Question

How do you use the binomial formula to find the coefficient of the $ {z^{19}}{q^2}$ term in the expansion of $ {\left( {z + 2q} \right)^{21}}$ ?

Answer 1

Hint: We have been given a binomial expression raised to the power $ 21$ . We have to use the binomial expansion formula to expand the series. Then from the expanded series we have to find the coefficient of the term containing the expression $ {z^{19}}{q^2}$ . Binomial series expansion is given as,
$ {\left( {a + b} \right)^n} = \sum\limits_{r = 0}^n {{}^n{C_r}{a^{n - r}}{b^r}} $

Complete step by step solution:
We have been given an expression $ {\left( {z + 2q} \right)^{21}}$ . We have to use the binomial series formula and find the coefficient of the term containing the expression $ {z^{19}}{q^2}$ .
For a binomial containing terms $ a$ and $ b$ and raised to the power $ n$ , the series expansion is given as,
$ {\left( {a + b} \right)^n} = \sum\limits_{r = 0}^n {{}^n{C_r}{a^{n - r}}{b^r}} $
The series contains $ \left( {n + 1} \right)$ terms.
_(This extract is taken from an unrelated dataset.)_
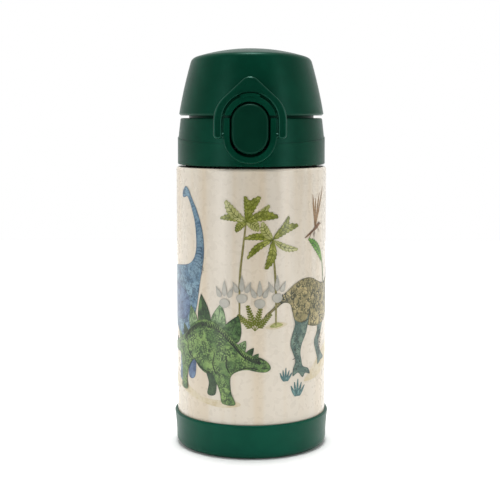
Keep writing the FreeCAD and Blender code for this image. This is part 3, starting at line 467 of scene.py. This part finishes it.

The $ {\left( {r + 1} \right)^{th}}$ term is given as $ {}^n{C_r}{a^{n - r}}{b^r}$ .
We can see that in the $ {\left( {r + 1} \right)^{th}}$ the power of first term is $ n - r$ and the power of second term is $ r$ .
Using the binomial formula we can write the given expression as,
$ {\left( {z + 2q} \right)^{21}} = \sum\limits_{r = 0}^{21} {{}^{21}{C_r}{z^{21 - r}}{{\left( {2q} \right)}^r}} $
We have to find the coefficient of the term having power of $ z$ as $ 19$ and power of $ q$ as $ 2$ .
This means $ r = 2$ .
So we have to find the coefficient of $ \left( {r + 1} \right) = 2 + 1 = {3^{rd}}$ term.
The $ {3^{rd}}$ term is given as,
$ {}^{21}{C_2}{z^{21 - 2}}{\left( {2q} \right)^2} = {}^{21}{C_2}.{\left( 2 \right)^2}{z^{19}}{q^2}$
The coefficient of the term $ {}^{21}{C_2}.{\left( 2 \right)^2}{z^{19}}{q^2}$ is $ {}^{21}{C_2}.{\left( 2 \right)^2}$ .
$ {}^{21}{C_2}.{\left( 2 \right)^2} = 4.\dfrac{{21!}}{{\left( {21 - 2} \right)!2!}} = 4.\dfrac{{21 \times 20 \times 19!}}{{19!2!}} = 21 \times 20 \times 2 = 840$
Hence, the coefficient of the $ {z^{19}}{q^2}$ term is $ 840$ .
So, the correct answer is “840”.

Note: We used the binomial formula to find the general term of the series. The expanded series contains $ n + 1$ terms. When we have to calculate the coefficient of term with power of second variable $ r$ we have to see the $ {\left( {r + 1} \right)^{th}}$ term. We evaluate the constant term of the term to find the coefficient.